Mourning Dove (Okanogan) (1888-1936)

    Contributing Editor: Kristin Herzog

    Classroom Issues and Strategies

    Students tend to see these stories as folklore, not realizing their complexity and philosophical background. They cannot measure the difficulty of translating a corporate tradition into the narrative voice of an individual writer. They will wonder for what audience the stories were written.

    Consider approaching Mourning Dove from the world of American Indian spirituality, especially since the sweat-house tradition is still alive in some tribes.

    In order to teach the excerpts from Coyote Stories, a basic understanding of the trickster figure in the legends of various tribes is necessary. Though the trickster's shape can be Raven, Blue Jay, Raccoon, Crow or Spider, and though his function differs in detail, he is most frequently Coyote, the creature of playful disguises and clever self-seeking, the breaker of taboos, teller of lies, and creator of possibilities. He is the restlessly moving, ever-changing, indomitable spirit of survival. Coyote is always at the mercy of his passions and appetites; he holds no moral or social values, yet through his actions all values come into being. Trickster tales give humorous vent to those impulses that the tribes had to repress in order to maintain social order.

    Major Themes, Historical Perspectives, and Personal Issues

    Mourning Dove had to surmount almost incredible obstacles to become an author, and she personifies the ambivalent position of many ethnic women writers. Besides the lack of education and the ordeal of daily life in migrant labor camps, she had to contend with suspicious members of her tribe who did not see any purpose in giving away their sacred stories or who expected payment for telling them, since some ethnologists had established that custom.

    She also had to deal with the two men who made her publications possible: Lucullus McWhorter and Heister Dean Guie, the former an eminent scholar and faithful friend, the latter a journalist who wanted to establish a reputation as illustrator and editor. Both badgered her continually with questions of verification for certain customs' names or spellings. Both considered themselves authorities on the selection of stories "proper" for a white audience and on the addition of notes. Guie decided to eliminate at least ten tales from the final manuscript because they dealt with subjects like incest, transvestism, and infanticide. Donald Hines has retrieved these stories from Mourning Dove's manuscripts and has restored all the tales as closely as possible to her original version.

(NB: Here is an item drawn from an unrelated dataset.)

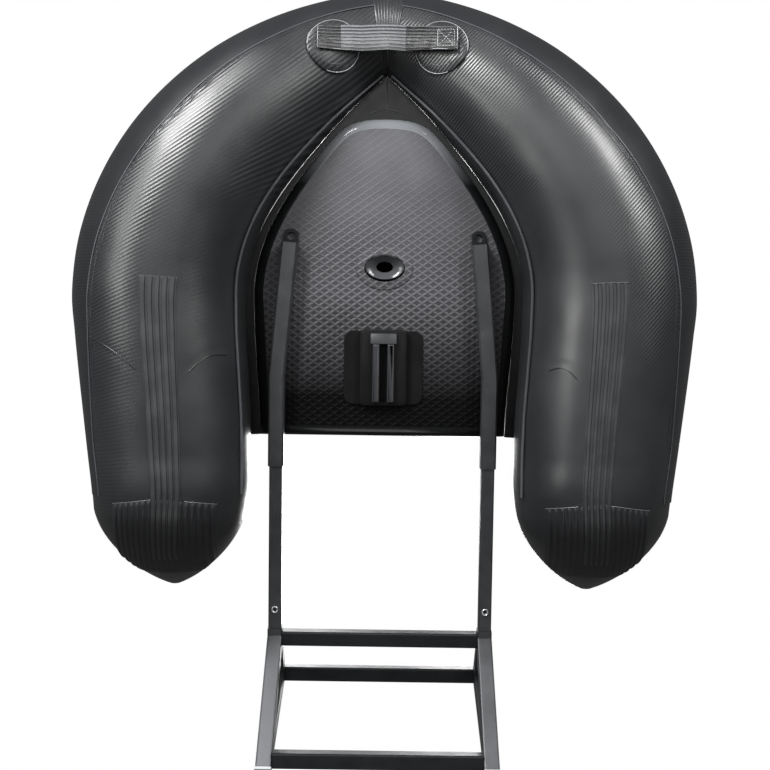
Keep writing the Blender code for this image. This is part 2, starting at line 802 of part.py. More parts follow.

    Significant Form, Style, or Artistic Conventions

    Most difficult to grasp for the white reader is probably the concept of power. Usually an individual's power derived from or was related to an animal to which he or she felt kinship. Power for the Okanogans is not identical with what we call the mind or the soul, but instead is more like the Christian concept of a guardian angel--a force that protects and leads. When a young girl or boy received power, they also received a "power song" that was their very own. Thus power is immediately related to words.

    Original Audience

    When the oral tradition entered the literary mainstream, it first had to take on the conventions and proprieties of white literature. Only decades later was the mainstream audience able to understand orality "in the raw." In Mourning Dove's time, the often bizarre or obscene behavior of Coyote could easily be understood as reflection on Okanogan morals. Besides, Coyote Stories was written first of all for children.

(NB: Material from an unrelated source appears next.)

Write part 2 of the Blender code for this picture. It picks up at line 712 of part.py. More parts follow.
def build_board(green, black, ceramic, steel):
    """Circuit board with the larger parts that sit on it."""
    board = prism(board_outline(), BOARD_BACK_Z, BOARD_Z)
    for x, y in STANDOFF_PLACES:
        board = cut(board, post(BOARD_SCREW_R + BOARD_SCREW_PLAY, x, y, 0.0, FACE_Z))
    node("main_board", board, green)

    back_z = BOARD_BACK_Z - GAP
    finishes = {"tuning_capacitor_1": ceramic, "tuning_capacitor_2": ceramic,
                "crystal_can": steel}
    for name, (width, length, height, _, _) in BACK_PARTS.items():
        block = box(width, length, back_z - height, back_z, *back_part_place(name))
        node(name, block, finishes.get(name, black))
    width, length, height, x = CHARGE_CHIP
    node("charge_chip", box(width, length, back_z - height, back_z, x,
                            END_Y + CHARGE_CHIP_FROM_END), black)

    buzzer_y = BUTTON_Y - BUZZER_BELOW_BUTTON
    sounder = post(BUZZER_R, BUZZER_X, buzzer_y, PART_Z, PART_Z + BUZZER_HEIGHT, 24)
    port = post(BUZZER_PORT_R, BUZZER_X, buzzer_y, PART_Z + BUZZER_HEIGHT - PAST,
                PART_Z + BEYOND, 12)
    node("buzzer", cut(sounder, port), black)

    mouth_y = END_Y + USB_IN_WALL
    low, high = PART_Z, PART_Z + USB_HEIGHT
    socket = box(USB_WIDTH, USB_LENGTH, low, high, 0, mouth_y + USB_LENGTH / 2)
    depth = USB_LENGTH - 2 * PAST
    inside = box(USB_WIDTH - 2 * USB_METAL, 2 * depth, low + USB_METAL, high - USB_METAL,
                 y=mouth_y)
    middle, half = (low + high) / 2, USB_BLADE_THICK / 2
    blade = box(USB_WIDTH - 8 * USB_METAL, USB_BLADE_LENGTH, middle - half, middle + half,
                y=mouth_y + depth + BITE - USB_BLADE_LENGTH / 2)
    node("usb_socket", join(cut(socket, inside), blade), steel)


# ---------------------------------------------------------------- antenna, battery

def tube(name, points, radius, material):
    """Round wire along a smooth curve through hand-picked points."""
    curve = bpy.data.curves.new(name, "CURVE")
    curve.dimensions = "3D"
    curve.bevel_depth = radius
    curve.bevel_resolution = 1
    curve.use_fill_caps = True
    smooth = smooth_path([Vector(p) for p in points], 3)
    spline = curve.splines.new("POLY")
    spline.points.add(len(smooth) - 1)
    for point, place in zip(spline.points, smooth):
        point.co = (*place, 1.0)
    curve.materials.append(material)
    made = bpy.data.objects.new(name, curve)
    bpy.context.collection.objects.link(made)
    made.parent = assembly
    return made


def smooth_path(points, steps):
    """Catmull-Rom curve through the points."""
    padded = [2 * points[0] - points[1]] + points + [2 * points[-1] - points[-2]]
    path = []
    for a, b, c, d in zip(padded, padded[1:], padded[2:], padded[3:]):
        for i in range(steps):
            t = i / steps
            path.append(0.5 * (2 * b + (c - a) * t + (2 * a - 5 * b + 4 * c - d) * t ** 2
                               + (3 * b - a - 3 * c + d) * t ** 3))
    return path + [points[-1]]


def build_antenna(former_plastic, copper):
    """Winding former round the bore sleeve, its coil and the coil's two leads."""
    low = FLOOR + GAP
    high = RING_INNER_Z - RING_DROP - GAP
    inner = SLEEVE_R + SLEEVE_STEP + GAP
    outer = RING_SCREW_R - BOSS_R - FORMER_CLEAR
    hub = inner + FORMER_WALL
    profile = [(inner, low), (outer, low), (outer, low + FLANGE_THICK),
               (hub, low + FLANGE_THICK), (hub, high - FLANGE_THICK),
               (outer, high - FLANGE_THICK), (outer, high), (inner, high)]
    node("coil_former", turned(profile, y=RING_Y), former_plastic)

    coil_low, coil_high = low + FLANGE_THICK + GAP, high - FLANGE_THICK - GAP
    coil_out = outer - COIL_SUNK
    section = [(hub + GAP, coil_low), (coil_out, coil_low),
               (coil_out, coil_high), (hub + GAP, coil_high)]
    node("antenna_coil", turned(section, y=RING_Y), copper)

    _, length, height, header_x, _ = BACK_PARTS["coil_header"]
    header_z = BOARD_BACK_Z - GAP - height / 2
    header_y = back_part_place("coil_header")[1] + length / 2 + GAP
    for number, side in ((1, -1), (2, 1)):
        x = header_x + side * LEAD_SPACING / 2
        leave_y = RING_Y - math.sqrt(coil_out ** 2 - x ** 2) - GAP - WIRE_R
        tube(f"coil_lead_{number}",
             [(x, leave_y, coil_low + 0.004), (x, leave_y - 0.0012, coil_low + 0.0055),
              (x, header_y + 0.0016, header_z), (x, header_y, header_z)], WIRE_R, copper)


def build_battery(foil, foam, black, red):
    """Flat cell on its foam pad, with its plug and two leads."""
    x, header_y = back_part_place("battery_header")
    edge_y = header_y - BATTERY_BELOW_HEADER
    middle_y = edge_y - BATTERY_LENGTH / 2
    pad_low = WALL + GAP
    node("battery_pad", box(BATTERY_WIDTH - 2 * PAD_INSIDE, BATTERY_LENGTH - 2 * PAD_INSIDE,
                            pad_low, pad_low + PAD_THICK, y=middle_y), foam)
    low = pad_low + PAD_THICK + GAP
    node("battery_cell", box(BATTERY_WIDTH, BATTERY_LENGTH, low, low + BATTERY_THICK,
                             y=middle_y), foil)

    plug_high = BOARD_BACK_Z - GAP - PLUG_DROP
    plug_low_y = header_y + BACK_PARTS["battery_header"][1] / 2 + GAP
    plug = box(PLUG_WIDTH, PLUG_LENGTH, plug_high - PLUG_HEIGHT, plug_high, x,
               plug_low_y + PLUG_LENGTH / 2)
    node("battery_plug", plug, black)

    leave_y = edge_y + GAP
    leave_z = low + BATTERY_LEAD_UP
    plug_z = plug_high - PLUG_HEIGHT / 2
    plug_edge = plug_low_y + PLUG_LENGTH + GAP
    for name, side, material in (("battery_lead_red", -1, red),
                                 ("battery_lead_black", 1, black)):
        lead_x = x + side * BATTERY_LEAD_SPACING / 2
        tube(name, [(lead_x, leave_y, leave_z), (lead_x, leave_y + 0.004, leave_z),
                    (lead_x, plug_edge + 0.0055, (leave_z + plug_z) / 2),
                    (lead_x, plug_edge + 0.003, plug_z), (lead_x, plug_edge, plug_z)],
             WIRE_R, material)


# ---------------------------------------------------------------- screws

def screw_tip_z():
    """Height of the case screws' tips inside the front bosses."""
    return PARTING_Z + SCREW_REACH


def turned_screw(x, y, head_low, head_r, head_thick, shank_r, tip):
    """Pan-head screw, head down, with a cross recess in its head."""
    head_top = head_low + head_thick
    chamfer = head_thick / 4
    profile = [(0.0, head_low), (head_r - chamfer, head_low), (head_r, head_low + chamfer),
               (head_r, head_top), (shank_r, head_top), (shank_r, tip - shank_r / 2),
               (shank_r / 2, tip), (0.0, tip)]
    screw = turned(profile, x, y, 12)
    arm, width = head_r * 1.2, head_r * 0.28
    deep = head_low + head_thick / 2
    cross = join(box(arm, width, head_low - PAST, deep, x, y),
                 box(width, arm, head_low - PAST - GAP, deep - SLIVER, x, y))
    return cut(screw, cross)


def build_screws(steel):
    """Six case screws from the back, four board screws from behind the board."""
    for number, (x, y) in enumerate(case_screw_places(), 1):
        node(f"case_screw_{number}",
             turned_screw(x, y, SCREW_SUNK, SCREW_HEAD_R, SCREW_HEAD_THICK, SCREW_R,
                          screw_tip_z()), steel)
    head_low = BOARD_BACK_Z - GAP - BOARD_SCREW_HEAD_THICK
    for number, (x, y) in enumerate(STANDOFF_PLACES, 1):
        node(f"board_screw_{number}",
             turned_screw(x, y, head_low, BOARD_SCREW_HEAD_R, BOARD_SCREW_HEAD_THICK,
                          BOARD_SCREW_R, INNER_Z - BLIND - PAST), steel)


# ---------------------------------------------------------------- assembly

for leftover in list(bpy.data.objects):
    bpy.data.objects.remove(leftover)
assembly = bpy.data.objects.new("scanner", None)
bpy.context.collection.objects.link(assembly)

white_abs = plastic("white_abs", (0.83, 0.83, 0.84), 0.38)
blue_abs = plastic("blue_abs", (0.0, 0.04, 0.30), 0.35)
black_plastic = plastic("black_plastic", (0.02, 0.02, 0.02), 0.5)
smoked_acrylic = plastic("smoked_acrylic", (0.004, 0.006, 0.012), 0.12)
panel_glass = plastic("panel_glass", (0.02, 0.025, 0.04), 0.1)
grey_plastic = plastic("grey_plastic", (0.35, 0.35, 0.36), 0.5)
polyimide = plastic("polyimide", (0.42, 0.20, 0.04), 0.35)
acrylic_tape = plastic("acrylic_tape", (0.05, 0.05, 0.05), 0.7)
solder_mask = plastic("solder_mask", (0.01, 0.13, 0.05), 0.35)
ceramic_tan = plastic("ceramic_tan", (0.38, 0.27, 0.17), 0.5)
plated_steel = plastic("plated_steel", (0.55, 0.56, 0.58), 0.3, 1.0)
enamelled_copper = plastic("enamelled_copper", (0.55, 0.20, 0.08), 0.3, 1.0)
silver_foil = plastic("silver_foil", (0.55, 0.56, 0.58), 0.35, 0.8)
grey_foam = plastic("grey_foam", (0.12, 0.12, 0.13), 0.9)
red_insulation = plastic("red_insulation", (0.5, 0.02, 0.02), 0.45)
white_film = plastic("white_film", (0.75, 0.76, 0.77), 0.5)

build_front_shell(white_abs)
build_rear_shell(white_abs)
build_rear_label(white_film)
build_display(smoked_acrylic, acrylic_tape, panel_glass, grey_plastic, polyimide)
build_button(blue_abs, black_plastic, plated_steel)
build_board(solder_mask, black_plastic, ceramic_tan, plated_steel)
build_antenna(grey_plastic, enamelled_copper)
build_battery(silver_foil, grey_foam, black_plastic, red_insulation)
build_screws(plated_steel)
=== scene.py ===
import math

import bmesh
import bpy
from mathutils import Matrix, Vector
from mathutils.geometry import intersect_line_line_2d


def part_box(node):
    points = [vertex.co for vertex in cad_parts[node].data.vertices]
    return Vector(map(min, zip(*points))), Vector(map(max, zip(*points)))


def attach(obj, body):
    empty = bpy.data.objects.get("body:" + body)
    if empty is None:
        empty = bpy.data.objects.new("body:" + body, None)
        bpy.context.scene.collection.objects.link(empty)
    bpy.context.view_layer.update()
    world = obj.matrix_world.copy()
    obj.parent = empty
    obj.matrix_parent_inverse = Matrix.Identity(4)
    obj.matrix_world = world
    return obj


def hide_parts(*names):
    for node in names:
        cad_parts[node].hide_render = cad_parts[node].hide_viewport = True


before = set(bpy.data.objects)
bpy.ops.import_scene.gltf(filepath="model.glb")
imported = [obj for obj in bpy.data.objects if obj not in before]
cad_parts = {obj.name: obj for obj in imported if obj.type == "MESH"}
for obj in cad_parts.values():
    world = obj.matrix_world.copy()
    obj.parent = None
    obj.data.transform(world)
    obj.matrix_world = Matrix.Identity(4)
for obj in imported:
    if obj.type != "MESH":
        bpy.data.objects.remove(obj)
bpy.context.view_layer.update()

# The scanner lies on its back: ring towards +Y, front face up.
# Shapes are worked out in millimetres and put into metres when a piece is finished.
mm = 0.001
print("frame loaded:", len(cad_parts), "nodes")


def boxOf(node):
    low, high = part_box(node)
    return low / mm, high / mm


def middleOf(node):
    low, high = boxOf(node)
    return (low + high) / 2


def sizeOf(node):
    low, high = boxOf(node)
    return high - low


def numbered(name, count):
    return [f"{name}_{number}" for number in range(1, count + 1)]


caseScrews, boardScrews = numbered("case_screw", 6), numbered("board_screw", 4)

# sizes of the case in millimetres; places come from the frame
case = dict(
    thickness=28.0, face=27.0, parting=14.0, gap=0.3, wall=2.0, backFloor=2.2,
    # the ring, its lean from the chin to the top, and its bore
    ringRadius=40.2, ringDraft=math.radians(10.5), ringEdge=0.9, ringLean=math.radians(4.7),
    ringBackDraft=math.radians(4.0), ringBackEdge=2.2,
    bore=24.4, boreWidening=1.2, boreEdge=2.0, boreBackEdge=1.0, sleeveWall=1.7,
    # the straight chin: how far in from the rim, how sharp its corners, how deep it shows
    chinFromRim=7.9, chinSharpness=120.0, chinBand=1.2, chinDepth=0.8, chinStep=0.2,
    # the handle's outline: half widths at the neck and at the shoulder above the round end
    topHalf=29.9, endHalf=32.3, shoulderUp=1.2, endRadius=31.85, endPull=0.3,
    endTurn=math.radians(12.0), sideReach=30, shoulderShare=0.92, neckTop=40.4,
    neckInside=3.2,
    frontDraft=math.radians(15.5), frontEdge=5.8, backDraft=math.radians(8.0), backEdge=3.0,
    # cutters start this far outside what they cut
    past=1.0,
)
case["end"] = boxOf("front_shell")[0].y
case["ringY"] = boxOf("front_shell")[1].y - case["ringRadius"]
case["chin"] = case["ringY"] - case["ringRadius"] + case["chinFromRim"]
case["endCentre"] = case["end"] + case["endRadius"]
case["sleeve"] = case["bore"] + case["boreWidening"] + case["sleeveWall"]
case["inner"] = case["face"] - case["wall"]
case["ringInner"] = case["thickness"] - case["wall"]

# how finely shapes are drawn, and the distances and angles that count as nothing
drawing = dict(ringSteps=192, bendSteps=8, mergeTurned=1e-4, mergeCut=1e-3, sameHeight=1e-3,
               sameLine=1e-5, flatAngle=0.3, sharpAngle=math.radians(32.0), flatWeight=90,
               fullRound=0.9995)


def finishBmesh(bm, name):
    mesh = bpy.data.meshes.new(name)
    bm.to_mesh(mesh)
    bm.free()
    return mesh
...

    Comparisons, Contrasts, Connections

    Compare with Zitkala-Sa in terms of "translating" tribal traditions into white western narrative form.

    On the surface, of course, the story of "The Spirit Chief Names the Animal People" is simply entertaining and educational. But, like any creation myth, it expresses a complex "philosophy." The animal people's need for "names" points to the coming of humans with a new kind of speech. But there were "tribes" already inhabiting the earth together with the animal people, and they were threatened by "people-devouring monsters." In a type of "Fortunate Fall" parable, it is the Coyote, the bragging, bungling fool, who by divine mercy is given the task of conquering these monsters. His special power may at times falter, but if he dies, his life can be restored by his twin brother, Fox, or by "others of the people."

    The reader trained in the Judeo-Christian tradition may want to compare this story with biblical images and concepts. The Spirit Chief is "an all-powerful Man Above"--as McWhorter's note phrases it--but he has a wife who could be compared to the Sophia of the Hebrews: she participates in the creation and is the human, commonsensical aspect of the divinity who knows what the people need.

    Questions for Reading and Discussion/ Approaches to Writing

    1. Compare the creation myths of various world religions or of various American Indian tribes. What do they have in common?

    2. In what sense did Mourning Dove herself become a "trickster"? How do these stories compare with fairy tales and fables?

    Bibliography

    Allen, Paula Gunn. The Sacred Hoop: Recovering the Feminine in American Indian Traditions. Boston: Beacon Press, 1986. 81-84, 151.

    Astrov, Margot. American Indian Prose and Poetry. Quoted in Pocahontas's Daughters: Gender and Ethnicity in American Culture, edited by Mary V. Dearborn, 28. New York: Oxford University Press, 1986.

    Fisher, Alice Poindexter. "The Transformation of Tradition: A Study of Zitkala-Sa and Mourning Dove, Two Transitional Writers." Ph.D. Dissertation, City University of New York, 1979. 36. On the quality of the passage on hair cutting.

    Fisher, Dexter. "Introduction." In Cogewea, the Half-Blood: A Depiction of the Great Montana Cattle Range, by Hum-ishu-ma, v-xxix. Lincoln: University of Nebraska Press, 1981.

    Hines, Donald M. ed. Tales of the Okanogans, Collected by Mourning Dove. Fairfield, Washington: Ye Galleon Press, 1976. 14.

    Radin, Paul. The Trickster: A Study in American Indian Mythology. New York: Philosophical Library, 1956; rpt. New York: Greenwood Press, 1969.

    Schöler, Bo. "Introduction." In Coyote Was Here: Essays on Contemporary Native American Literary and Political Mobilization. Aarhus, Denmark: Department of English, University of Aarhus, 1984, 9.

    Yanan, Eileen. Coyote and the Colville. Omak, Washington: St. Mary's Mission, 1971. 29.